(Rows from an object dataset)
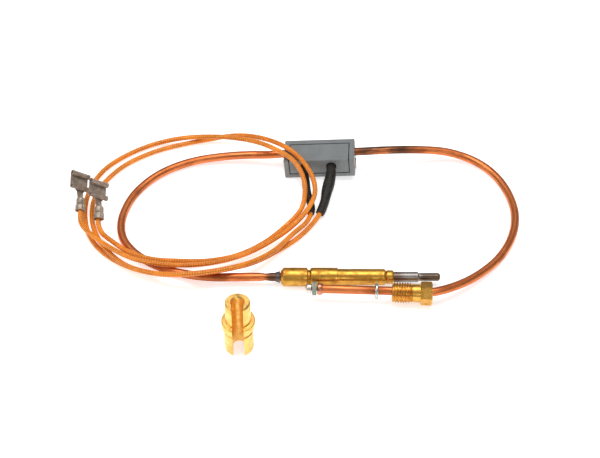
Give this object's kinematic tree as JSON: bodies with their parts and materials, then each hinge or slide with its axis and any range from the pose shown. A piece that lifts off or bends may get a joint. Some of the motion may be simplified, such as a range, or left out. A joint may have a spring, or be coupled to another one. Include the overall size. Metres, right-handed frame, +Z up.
{
  "type": "thermocouple",
  "caption": "Boiler thermocouple: sheathed probe on a looped copper tube with an interrupter box, braided tab leads, a gland nut for the gas valve and a loose split adaptor.",
  "frame": {"origin": "on the surface the part lies on, under the middle of the rigid assembly's box", "axes": "+X along the probe towards the hot tip, +Y towards the interrupter box, +Z up from the surface"},
  "size_m": [0.1803, 0.1202, 0.0244],
  "materials": {
    "sheath_steel": "satin, heat-tinted at the tip",
    "turned_brass": "turned",
    "bright_brass": "bright turned",
    "drawn_copper": "drawn copper, lightly tarnished",
    "constantan": "drawn wire",
    "lacquered_wire": "varnished",
    "glass_fibre_sleeve": "woven glass fibre",
    "heat_blued_solder": "heat-darkened",
    "grey_plastic": "moulded",
    "beige_plastic": "moulded",
    "heat_shrink": "shrunk tubing",
    "orange_braid": "glass-fibre braid",
    "tinned_brass": "tin plated",
    "tinned_strands": "stranded wire",
    "green_fibre_washer": "fibre",
    "spring_steel_washer": "zinc plated",
    "contact_solder": "solder dome"
  },
  "bodies": {
    "assembly": {"hot_tip_sheath": "sheath_steel", "probe_body": "turned_brass", "constantan_core": "constantan", "glass_fibre_sleeve": "glass_fibre_sleeve", "cold_junction_splice": "tinned_brass", "solder_ring": "heat_blued_solder", "probe_copper_tube": "drawn_copper", "probe_core_lead": "lacquered_wire", "valve_copper_tube": "drawn_copper", "valve_core_lead": "lacquered_wire", "interrupter_shell": "grey_plastic", "interrupter_cover": "grey_plastic", "insulating_carrier": "beige_plastic", "sheath_bridge": "drawn_copper", "core_ferrule_a": "tinned_brass", "core_ferrule_b": "tinned_brass", "heat_shrink_a": "heat_shrink", "heat_shrink_b": "heat_shrink", "lead_a": "orange_braid", "lead_b": "orange_braid", "flag_receptacle_a": "tinned_brass", "flag_receptacle_b": "tinned_brass", "conductor_a": "tinned_strands", "conductor_b": "tinned_strands", "seat_cone": "drawn_copper", "insulating_washer": "green_fibre_washer", "contact_tip": "contact_solder"},
    "lock_washer": {"lock_washer": "spring_steel_washer"},
    "gland_nut": {"gland_nut": "turned_brass"},
    "split_adaptor": {"split_adaptor": "bright_brass"}
  },
  "joints": [
    {"name": "washer_slide", "type": "slide", "parent": "assembly", "child": "lock_washer", "axis": [0.9992, -0.0401, 0], "range_m": [-0.019, 0]},
    {"name": "nut_spin", "type": "hinge", "parent": "lock_washer", "child": "gland_nut", "pos_m": [0.03497, -0.0266, 0.00485], "axis": [0.9992, -0.0401, 0], "continuous": true},
    {"name": "adaptor_lift", "type": "slide", "parent": "assembly", "child": "split_adaptor", "axis": [0, 0, 1], "range_m": [0, 0.06]}
  ]
}
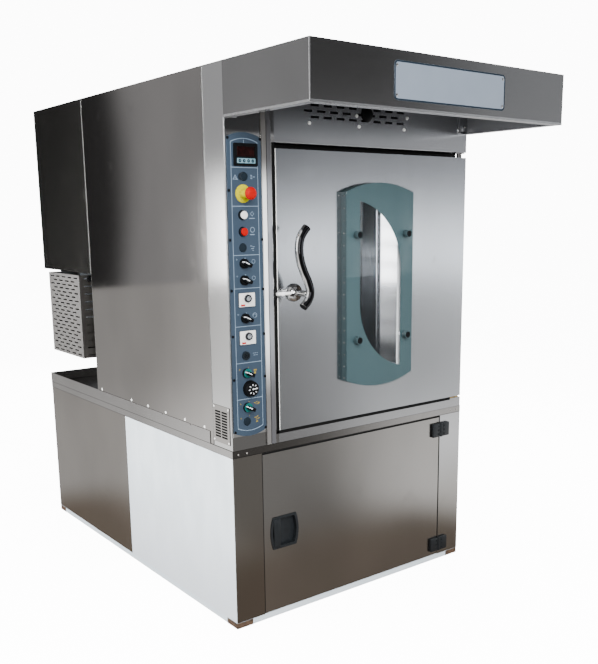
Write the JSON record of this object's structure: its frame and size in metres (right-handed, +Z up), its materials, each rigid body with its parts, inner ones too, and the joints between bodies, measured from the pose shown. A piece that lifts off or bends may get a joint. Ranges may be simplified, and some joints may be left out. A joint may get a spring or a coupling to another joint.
{
  "type": "rotating rack oven",
  "caption": "Bakery rack oven on a storage base: side-hinged door with curved glass, control column, deep hood, turning tray rack and a rear fan housing.",
  "frame": {"origin": "centre of the oven's footprint box, on the floor", "axes": "+X towards the oven's right side as its user sees it from the front, +Y from the front to the back, +Z up"},
  "size_m": [1.16, 2.152, 1.973],
  "materials": {
    "steel": "fine vertical brushed stainless steel, warm grey",
    "door_steel": "brushed stainless steel, cooler grey",
    "dark_steel": "brushed stainless steel reflecting dark surroundings",
    "galvanised": "dull zinc-coated steel",
    "film": "steel still covered with white protective film",
    "pale_film": "pale blue strip with brown-grey foot plates",
    "chrome": "polished chrome",
    "black": "satin black plastic",
    "panel_blue": "blue-grey printed overlay with pale lines",
    "red": "red plastic",
    "yellow": "yellow plastic",
    "white": "white plastic",
    "green": "teal-green plastic",
    "glass_print": "outer pane, printed grey-green with a clear leaf-shaped view",
    "glass": "clear inner pane",
    "seal": "black silicone seal",
    "brass": "plain brass",
    "motor_grey": "grey painted cast aluminium",
    "enamel": "dark oxidised sheath",
    "plate": "white nameplate with a thin dark blue border"
  },
  "bodies": {
    "oven": {"plinth": "pale_film", "base_frame": "galvanised", "base_deck": "steel", "base_panel_left_front": "film", "base_panel_left_rear": "steel", "base_panel_right": "steel", "base_panel_back": "steel", "base_front_frame": "dark_steel", "base_hinge_upper_leaf": "black", "base_hinge_lower_leaf": "black", "side_panel_left": "steel", "side_panel_right": "steel", "top_panel": "steel", "back_panel": "steel", "control_column": "steel", "vent_plate": "steel", "front_frame": "steel", "chamber_liner": "steel", "air_duct_wall": "steel", "gearmotor": "motor_grey", "rear_housing": "steel", "motor_cover": "steel", "fan_motor": "motor_grey", "heating_elements": "enamel", "hood": "steel", "nameplate": "plate", "panel_plate": "panel_blue", "temperature_controller": "black", "estop_collar": "yellow", "timer_bake_body": "white", "timer_steam_body": "white", "door_hinge_upper": "chrome", "door_hinge_lower": "brass"},
    "oven_door": {"door_skin": "door_steel", "door_pan": "steel", "door_gasket": "seal", "window_frame": "door_steel", "window_inner_glass": "glass", "window_outer_glass": "glass_print", "handle_rosette": "chrome"},
    "door_handle": {"door_handle": "chrome"},
    "latch_bolt": {"latch_bolt": "chrome"},
    "base_door": {"base_door": "dark_steel", "base_door_pull": "black", "base_hinge_upper_wing": "black", "base_hinge_lower_wing": "black"},
    "rack": {"rack_frame": "steel", "turntable": "galvanised"},
    "fan": {"fan_wheel": "galvanised"},
    "estop_head": {"estop_head": "red"},
    "start_button": {"start_button": "white"},
    "stop_button": {"stop_button": "red"},
    "timer_bake_dial": {"timer_bake_dial": "white"},
    "timer_steam_dial": {"timer_steam_dial": "white"},
    "program_dial": {"program_dial": "black"},
    "selector_lamp": {"selector_lamp": "black"},
    "selector_steam": {"selector_steam": "black"},
    "selector_fan": {"selector_fan": "black"},
    "selector_rack": {"selector_rack": "green"},
    "selector_power": {"selector_power": "green"}
  },
  "joints": [
    {"name": "oven_door_swing", "type": "hinge", "parent": "oven", "child": "oven_door", "pos_m": [0.5477, -0.602, 1.2135], "axis": [0, 0, 1], "range_deg": [0, 130]},
    {"name": "door_handle_turn", "type": "hinge", "parent": "oven_door", "child": "door_handle", "pos_m": [-0.305, -0.659, 1.214], "axis": [0, 1, 0], "range_deg": [0, 40]},
    {"name": "latch_bolt_slide", "type": "slide", "parent": "oven_door", "child": "latch_bolt", "axis": [1, 0, 0], "range_m": [0, 0.014]},
    {"name": "base_door_swing", "type": "hinge", "parent": "oven", "child": "base_door", "pos_m": [0.4545, -0.623, 0.334], "axis": [0, 0, 1], "range_deg": [0, 110]},
    {"name": "rack_turn", "type": "hinge", "parent": "oven", "child": "rack", "pos_m": [0.06985, 0.013, 0.772], "axis": [0, 0, 1], "continuous": true},
    {"name": "fan_turn", "type": "hinge", "parent": "oven", "child": "fan", "pos_m": [-0.4127, 0.8335, 1.3], "axis": [0, 0, 1], "continuous": true},
    {"name": "estop_press", "type": "slide", "parent": "oven", "child": "estop_head", "axis": [0, 1, 0], "range_m": [0, 0.006]},
    {"name": "start_press", "type": "slide", "parent": "oven", "child": "start_button", "axis": [0, 1, 0], "range_m": [0, 0.004], "stiffness_N_per_m": 600},
    {"name": "stop_press", "type": "slide", "parent": "oven", "child": "stop_button", "axis": [0, 1, 0], "range_m": [0, 0.004], "stiffness_N_per_m": 600},
    {"name": "selector_lamp_turn", "type": "hinge", "parent": "oven", "child": "selector_lamp", "pos_m": [-0.516, -0.624, 1.325], "axis": [0, 1, 0], "range_deg": [0, 90]},
    {"name": "selector_steam_turn", "type": "hinge", "parent": "oven", "child": "selector_steam", "pos_m": [-0.516, -0.624, 1.269], "axis": [0, 1, 0], "range_deg": [0, 90]},
    {"name": "selector_fan_turn", "type": "hinge", "parent": "oven", "child": "selector_fan", "pos_m": [-0.516, -0.624, 1.139], "axis": [0, 1, 0], "range_deg": [0, 90]},
    {"name": "selector_rack_turn", "type": "hinge", "parent": "oven", "child": "selector_rack", "pos_m": [-0.516, -0.624, 0.948], "axis": [0, 1, 0], "range_deg": [0, 90]},
    {"name": "selector_power_turn", "type": "hinge", "parent": "oven", "child": "selector_power", "pos_m": [-0.516, -0.624, 0.826], "axis": [0, 1, 0], "range_deg": [0, 90]},
    {"name": "timer_bake_turn", "type": "hinge", "parent": "oven", "child": "timer_bake_dial", "pos_m": [-0.51, -0.626, 1.207], "axis": [0, 1, 0], "range_deg": [0, 300]},
    {"name": "timer_steam_turn", "type": "hinge", "parent": "oven", "child": "timer_steam_dial", "pos_m": [-0.51, -0.626, 1.077], "axis": [0, 1, 0], "range_deg": [0, 300]},
    {"name": "program_turn", "type": "hinge", "parent": "oven", "child": "program_dial", "pos_m": [-0.503, -0.626, 0.892], "axis": [0, 1, 0], "range_deg": [0, 270]}
  ],
  "couplings": [
    {"joint": "latch_bolt_slide", "follows": "door_handle_turn", "m_per_rad": 0.02}
  ]
}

**REQUIRED WORK**
In the entries above, count each line holding "that" and report the total and nothing more.

**WORKED SOLUTION**
2